Bhubaneswar: Stunting and gut dysfunction in children which are mainly attributed to malnutrition and various other infections have lifelong implications on cognition and human capital. So, the key stakeholders like public health researchers, policy makers and the government must make concerted and continuous efforts and give priority to deal with the issue, opined experts at the International Workshop on ‘Stunting & Gut Dysfunction’ held here on Sunday.
Childhood stunting still remains a major concern in the growth and development of children in India. As per the findings of the National Family Health Survey (NFHS-5), childhood stunting rate in the country is at 35.5%, while in Odisha, it stands at 31%. Thus, with proper research and strategic intervention, we must target a substantial reduction in this number, which was reflected in various scientific sessions and panel discussions held during the workshop.
The international workshop was conceptualized and organized by AIPH University Bhubaneswar in collaboration with Georgetown University USA and Indian Academy of Pediatrics (IAP) Odisha chapter. The daylong event was attended by researchers, public health and policy experts of national and international repute along with students and research scholars.
“We had a diverse group of participants who were engaged in the daylong international workshop. Soon, we will come out with a white paper based on their findings and recommendations. Moreover, it was a good opportunity for the students who got a wide exposure on the subject and networked with the experts. We are looking forward to organize more such events in the future”, said Prof Dr Pinaki Panigrahi, President Board of Governors, AIPH University Bhubaneswar & Director International Microbiome Research, Georgetown University Medical Centre USA. Prof Panigrahi also presented a scientific paper at the event.
The public health workshop was held in a hybrid mode at Indian Medical Association House. AIPH University Vice Chancellor Prof Dr AP Dash welcomed the speakers, panellists and participants at the inaugural session.

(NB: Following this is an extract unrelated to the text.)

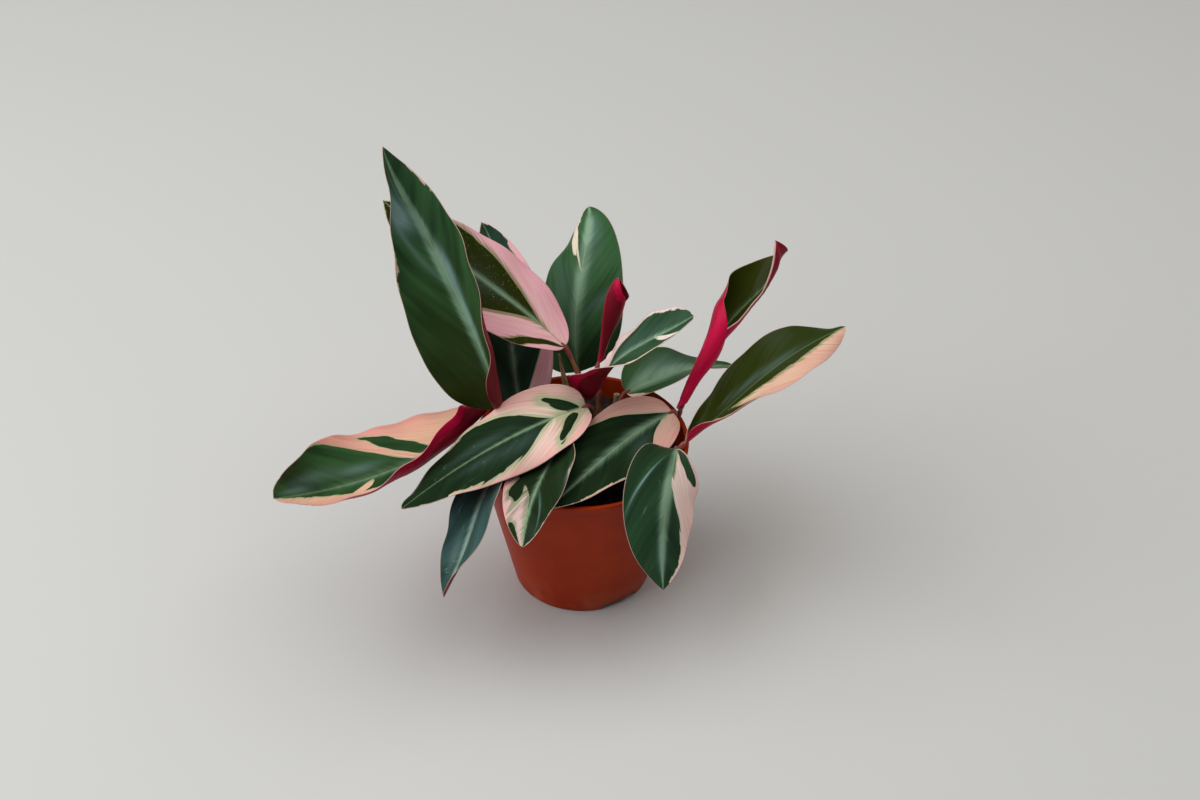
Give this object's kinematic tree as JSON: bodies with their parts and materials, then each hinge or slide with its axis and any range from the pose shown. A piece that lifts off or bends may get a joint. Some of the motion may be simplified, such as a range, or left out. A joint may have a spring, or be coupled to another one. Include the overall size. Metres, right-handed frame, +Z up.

Similarly, Dr Arjit Mohapatra, one of the organizers of the event and Dean School of Allied Health Sciences, AIPH University thanked and appreciated the eminent guests for their participation.
“Undernourishment can impact not only a child’s health but also national productivity. Stunting, a key indicator of nutritional deficiencies, is a major public health concern in our country and Odisha. So, it needs to be addressed with topmost priority”, said Nutrition Policy expert Basanta Kar, in his presentation at the workshop.
Similarly, in his presentation on Giardia infection, Dr Steven Singer from USA, informed that “Giardia infects estimated 200 million children annually. In fact, Giardiasis is one of the major factors hindering growth in children, which should be addressed worldwide”.
The workshop was physically attended by public health and policy luminaries like Dr. Steven Singer, Prof. Department of Microbiology, Georgetown University USA, Dr B Ravindran, Former Director, Institute of Life Sciences Bhubaneswar, Mr. Basanta Kumar Kar, Chief Advisor-Cum-Mentor, The Coalition for Food and Nutrition Security, Dr. S. Subash Babu Scientific Director, International Center for Excellence in Research NIH-National Institute of Research Chennai, Dr. Sitara Swarna Rao Ajjampur, Professor of Microbiology at The Wellcome Trust Research, Laboratory Division of Gastrointestinal Sciences Christian Medical College Vellore, Dr. Nandita Banaji Professor & Head, Dept of Microbiology, Indira Gandhi Medical College & Research Institute Puducherry, Dr. Pradeep Kumar Panda, Dean, School of Public Health, AIPH University, Dr. Sailajanandan Parida, President Indian Academy of Paediatrics (IAP), Odisha chapter and Dr. Seba Ranjan Biswal, General Secretary IAP, who chaired & co-chaired the sessions, presented their papers and engaged in panel discussions at the event.